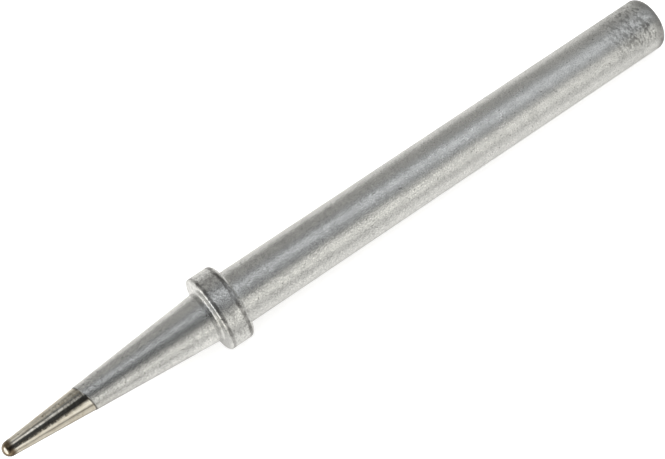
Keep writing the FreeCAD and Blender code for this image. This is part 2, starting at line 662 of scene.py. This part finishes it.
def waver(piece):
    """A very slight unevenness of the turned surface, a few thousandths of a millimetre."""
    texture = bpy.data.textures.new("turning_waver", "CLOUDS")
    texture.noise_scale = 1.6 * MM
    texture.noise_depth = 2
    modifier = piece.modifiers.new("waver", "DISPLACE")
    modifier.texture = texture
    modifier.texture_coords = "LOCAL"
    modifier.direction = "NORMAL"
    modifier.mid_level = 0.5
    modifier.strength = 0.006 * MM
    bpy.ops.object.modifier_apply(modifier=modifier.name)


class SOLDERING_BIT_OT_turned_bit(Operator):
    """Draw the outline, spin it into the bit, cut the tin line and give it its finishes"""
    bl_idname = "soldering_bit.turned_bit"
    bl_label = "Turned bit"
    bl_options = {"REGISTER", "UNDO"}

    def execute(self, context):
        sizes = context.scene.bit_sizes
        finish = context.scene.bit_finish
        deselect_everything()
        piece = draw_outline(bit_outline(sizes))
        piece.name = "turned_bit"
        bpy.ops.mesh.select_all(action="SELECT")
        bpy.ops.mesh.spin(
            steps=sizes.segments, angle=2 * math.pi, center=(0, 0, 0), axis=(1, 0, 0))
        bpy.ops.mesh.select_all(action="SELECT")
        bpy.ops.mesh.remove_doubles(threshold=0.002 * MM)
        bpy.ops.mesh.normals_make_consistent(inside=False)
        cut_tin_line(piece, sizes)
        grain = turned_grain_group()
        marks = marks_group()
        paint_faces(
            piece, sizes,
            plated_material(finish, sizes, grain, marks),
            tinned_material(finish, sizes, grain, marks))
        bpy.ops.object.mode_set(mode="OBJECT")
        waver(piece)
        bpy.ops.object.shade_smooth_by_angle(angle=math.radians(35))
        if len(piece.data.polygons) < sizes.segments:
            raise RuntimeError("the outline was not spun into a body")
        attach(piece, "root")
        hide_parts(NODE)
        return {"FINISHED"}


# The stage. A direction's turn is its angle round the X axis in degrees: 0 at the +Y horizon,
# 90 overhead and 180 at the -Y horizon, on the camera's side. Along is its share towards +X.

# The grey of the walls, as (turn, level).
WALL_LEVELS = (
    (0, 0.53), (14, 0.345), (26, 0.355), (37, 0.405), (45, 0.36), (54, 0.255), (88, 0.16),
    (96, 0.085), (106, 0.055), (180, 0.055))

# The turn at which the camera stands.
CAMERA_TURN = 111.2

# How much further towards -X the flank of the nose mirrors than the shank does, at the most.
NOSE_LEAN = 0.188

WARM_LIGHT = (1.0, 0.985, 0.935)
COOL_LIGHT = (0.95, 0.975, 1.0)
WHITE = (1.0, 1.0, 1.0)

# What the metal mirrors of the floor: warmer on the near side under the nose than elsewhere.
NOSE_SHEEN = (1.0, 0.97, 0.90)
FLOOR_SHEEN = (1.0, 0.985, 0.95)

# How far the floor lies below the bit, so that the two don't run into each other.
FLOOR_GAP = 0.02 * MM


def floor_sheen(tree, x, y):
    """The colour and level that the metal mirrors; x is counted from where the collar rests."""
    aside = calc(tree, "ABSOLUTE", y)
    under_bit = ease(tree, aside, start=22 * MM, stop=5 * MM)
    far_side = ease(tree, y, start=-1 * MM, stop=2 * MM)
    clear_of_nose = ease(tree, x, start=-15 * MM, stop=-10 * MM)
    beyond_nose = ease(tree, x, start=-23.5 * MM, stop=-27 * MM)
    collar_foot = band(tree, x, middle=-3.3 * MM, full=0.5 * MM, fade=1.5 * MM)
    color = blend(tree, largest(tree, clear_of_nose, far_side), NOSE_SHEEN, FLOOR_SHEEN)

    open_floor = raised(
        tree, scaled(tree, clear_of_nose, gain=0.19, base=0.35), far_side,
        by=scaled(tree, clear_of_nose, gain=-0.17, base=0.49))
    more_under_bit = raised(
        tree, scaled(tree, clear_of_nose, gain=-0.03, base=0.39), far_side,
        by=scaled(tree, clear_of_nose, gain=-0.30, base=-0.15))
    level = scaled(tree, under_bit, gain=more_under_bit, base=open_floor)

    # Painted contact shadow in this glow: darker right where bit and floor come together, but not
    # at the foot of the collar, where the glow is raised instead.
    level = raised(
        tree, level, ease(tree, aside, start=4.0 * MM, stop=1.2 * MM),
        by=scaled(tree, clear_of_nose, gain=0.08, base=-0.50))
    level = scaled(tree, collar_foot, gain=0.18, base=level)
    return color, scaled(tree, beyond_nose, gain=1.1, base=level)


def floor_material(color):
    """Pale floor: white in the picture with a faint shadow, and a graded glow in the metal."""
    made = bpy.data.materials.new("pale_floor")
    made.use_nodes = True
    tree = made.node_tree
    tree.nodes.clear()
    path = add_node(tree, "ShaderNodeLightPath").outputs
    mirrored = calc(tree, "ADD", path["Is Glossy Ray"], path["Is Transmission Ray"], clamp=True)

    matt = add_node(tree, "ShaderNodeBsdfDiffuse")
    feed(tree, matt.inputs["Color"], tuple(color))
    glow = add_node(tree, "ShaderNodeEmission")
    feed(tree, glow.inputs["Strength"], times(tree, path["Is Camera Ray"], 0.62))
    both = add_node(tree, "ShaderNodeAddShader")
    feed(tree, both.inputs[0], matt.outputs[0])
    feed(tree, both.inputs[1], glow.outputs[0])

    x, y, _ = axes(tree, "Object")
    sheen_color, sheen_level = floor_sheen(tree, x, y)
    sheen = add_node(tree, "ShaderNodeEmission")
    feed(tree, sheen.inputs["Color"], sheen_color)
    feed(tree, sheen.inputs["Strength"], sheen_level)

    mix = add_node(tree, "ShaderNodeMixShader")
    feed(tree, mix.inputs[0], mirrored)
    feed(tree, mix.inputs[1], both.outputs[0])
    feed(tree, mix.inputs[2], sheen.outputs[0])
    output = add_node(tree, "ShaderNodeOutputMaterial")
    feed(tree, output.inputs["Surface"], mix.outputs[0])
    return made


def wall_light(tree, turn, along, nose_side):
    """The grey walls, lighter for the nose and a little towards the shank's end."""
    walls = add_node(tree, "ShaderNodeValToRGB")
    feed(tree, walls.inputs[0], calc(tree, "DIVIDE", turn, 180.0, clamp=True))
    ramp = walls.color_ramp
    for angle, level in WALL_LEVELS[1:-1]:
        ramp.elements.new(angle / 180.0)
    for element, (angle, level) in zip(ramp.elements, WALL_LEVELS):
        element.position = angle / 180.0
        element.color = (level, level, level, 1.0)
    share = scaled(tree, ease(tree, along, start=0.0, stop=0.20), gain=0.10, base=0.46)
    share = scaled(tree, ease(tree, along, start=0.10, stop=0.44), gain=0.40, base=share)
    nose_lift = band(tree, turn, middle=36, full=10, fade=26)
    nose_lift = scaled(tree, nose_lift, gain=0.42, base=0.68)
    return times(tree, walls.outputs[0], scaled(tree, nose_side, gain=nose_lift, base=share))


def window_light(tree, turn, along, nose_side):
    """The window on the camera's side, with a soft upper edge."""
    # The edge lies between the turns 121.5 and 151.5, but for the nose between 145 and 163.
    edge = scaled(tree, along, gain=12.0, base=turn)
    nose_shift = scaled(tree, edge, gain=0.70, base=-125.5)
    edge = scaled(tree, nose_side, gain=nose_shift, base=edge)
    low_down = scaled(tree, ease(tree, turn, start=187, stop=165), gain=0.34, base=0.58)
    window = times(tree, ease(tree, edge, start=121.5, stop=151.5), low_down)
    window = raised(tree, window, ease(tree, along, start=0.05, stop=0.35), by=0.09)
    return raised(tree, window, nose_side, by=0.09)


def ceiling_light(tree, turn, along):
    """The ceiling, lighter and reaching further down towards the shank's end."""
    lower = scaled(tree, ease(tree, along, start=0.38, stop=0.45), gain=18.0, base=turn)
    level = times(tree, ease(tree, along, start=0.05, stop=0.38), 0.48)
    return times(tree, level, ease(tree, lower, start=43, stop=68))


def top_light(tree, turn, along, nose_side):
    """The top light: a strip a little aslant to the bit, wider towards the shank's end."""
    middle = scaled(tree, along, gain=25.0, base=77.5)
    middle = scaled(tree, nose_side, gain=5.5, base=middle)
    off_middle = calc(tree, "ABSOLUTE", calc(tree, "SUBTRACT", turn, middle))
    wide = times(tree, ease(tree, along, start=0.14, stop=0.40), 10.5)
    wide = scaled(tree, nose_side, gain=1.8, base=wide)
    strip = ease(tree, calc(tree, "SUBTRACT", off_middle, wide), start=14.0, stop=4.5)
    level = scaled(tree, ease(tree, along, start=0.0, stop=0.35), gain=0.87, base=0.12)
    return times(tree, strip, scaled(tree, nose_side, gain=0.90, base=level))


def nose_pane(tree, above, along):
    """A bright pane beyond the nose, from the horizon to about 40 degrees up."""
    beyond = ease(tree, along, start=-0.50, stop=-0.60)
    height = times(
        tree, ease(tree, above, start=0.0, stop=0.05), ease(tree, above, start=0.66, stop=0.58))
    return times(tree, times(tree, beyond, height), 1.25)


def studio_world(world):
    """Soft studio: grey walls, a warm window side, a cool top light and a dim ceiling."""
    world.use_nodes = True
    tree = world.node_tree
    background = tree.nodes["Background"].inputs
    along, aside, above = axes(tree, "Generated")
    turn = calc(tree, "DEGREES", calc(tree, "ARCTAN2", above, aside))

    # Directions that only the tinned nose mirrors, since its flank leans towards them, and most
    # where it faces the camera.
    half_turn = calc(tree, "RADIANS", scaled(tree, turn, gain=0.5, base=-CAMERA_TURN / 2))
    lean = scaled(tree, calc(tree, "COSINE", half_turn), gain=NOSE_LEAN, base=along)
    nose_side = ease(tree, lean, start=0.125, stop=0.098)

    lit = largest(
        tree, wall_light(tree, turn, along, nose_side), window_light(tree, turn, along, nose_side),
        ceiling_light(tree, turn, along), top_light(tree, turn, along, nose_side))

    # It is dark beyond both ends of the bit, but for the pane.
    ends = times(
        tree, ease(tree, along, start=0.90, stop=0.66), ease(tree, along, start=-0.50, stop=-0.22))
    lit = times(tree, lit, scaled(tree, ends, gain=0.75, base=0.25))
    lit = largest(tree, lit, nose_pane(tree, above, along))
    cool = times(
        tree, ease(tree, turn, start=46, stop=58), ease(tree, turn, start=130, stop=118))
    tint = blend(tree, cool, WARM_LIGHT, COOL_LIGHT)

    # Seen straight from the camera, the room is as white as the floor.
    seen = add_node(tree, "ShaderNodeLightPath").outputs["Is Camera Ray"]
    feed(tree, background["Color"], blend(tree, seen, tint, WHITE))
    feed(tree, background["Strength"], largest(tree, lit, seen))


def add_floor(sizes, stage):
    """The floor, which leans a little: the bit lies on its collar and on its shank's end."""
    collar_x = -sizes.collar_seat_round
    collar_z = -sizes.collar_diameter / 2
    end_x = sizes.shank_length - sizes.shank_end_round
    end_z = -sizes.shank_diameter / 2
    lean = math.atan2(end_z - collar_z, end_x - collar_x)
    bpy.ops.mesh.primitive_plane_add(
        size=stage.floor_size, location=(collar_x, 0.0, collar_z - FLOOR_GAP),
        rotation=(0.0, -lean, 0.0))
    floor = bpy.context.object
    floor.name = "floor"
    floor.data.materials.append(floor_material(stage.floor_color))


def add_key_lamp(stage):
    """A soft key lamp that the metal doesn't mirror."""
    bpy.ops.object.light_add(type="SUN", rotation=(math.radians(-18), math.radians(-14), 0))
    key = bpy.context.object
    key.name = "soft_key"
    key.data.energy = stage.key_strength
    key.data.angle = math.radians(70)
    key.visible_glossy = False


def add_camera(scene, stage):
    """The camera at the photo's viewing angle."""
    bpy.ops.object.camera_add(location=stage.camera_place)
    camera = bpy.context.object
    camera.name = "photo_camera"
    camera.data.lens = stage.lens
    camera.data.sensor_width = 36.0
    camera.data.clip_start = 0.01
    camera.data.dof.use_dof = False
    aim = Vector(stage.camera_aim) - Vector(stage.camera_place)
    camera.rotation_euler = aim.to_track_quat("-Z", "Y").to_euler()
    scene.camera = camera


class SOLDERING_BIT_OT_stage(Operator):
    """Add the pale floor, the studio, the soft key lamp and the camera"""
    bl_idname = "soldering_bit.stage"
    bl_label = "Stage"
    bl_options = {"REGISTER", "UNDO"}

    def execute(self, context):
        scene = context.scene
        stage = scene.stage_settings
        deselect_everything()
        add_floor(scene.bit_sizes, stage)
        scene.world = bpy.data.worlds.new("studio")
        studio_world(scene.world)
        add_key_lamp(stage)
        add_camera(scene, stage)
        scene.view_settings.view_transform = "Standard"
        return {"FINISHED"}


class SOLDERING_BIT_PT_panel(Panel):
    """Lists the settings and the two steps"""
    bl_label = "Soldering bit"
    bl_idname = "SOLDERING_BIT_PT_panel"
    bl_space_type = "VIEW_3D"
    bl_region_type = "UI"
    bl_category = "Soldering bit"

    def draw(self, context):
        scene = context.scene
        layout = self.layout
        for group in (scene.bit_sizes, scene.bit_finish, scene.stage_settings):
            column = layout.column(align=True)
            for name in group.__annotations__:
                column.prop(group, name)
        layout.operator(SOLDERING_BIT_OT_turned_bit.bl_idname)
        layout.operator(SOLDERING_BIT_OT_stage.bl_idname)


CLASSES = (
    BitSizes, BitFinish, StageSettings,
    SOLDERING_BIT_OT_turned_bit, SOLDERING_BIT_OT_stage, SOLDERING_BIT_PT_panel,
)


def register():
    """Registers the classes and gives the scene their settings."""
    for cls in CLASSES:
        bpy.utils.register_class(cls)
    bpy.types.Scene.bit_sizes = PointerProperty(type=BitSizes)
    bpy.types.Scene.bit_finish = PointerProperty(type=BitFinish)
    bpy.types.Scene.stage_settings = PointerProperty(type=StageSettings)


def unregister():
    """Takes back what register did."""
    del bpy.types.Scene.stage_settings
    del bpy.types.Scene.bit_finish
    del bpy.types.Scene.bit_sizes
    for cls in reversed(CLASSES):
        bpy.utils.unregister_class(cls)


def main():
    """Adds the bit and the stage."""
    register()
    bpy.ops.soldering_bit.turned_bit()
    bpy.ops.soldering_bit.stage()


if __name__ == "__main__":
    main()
○ ○ ○ ○ ○
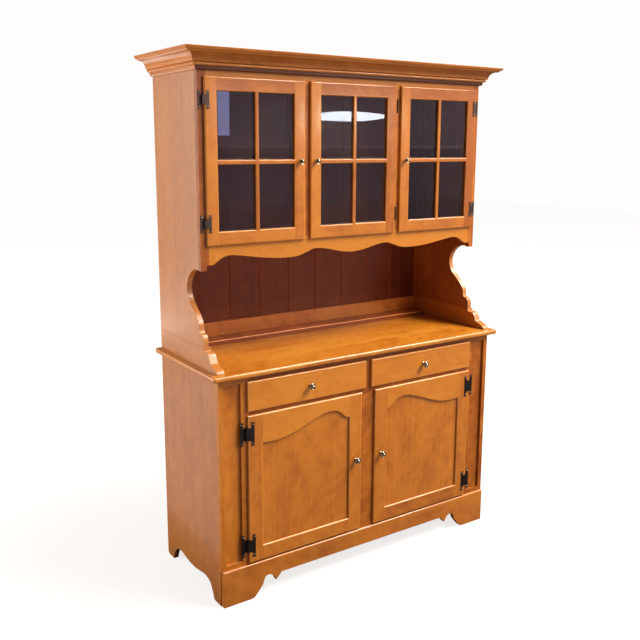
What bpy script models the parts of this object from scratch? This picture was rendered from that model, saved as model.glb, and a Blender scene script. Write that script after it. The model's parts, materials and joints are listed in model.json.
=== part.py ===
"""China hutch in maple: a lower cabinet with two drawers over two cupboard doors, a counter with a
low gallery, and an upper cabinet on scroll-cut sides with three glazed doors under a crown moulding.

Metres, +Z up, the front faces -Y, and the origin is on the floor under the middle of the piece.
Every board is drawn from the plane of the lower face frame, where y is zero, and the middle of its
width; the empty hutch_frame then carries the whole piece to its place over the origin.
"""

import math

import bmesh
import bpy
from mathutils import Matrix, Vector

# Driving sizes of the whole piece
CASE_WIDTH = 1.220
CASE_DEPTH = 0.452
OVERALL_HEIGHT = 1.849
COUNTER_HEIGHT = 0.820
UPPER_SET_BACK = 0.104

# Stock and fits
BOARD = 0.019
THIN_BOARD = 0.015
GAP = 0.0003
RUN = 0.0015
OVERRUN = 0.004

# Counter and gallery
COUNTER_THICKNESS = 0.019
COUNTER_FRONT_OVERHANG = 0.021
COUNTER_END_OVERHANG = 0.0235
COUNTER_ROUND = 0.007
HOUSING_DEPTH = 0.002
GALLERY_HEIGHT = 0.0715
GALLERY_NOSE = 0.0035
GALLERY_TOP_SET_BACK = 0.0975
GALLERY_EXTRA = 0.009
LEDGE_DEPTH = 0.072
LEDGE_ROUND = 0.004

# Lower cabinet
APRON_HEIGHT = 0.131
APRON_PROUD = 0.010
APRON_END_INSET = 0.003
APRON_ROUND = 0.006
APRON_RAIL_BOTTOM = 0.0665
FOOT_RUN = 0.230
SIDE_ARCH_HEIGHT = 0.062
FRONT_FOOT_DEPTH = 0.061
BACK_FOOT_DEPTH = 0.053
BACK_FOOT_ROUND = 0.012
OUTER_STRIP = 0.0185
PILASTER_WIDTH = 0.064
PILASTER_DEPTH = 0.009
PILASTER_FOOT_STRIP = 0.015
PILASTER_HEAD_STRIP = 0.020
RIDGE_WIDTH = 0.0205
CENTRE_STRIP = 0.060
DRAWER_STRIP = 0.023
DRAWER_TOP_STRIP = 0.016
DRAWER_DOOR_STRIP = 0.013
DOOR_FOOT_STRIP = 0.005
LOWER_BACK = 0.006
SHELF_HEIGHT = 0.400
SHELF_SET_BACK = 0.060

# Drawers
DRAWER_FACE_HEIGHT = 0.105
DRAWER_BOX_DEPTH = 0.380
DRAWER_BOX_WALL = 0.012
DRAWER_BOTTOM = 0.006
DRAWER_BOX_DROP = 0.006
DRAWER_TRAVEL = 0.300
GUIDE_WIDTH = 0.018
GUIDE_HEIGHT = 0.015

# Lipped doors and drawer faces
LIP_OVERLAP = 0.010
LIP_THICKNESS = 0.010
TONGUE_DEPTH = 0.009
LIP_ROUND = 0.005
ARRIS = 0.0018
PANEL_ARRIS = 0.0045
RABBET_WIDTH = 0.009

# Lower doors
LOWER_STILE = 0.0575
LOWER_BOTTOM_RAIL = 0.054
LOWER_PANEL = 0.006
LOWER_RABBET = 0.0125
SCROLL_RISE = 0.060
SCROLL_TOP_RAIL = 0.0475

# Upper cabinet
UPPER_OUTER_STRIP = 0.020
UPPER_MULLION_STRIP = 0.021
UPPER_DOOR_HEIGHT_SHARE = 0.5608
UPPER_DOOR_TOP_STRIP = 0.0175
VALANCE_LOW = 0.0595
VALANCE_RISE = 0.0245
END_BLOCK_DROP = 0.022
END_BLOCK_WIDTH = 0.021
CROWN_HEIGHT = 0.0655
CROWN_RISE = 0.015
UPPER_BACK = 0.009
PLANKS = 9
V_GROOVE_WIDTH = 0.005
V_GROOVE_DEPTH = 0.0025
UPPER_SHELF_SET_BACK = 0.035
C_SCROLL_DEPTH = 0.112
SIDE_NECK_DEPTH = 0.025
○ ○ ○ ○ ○
• _Given exercise_
Each line from the line containing "What bpy script" through the line containing "low gallery, and" is to be transcribed exactly, and no other line.

• _Full output_
What bpy script models the parts of this object from scratch? This picture was rendered from that model, saved as model.glb, and a Blender scene script. Write that script after it. The model's parts, materials and joints are listed in model.json.
=== part.py ===
"""China hutch in maple: a lower cabinet with two drawers over two cupboard doors, a counter with a
low gallery, and an upper cabinet on scroll-cut sides with three glazed doors under a crown moulding.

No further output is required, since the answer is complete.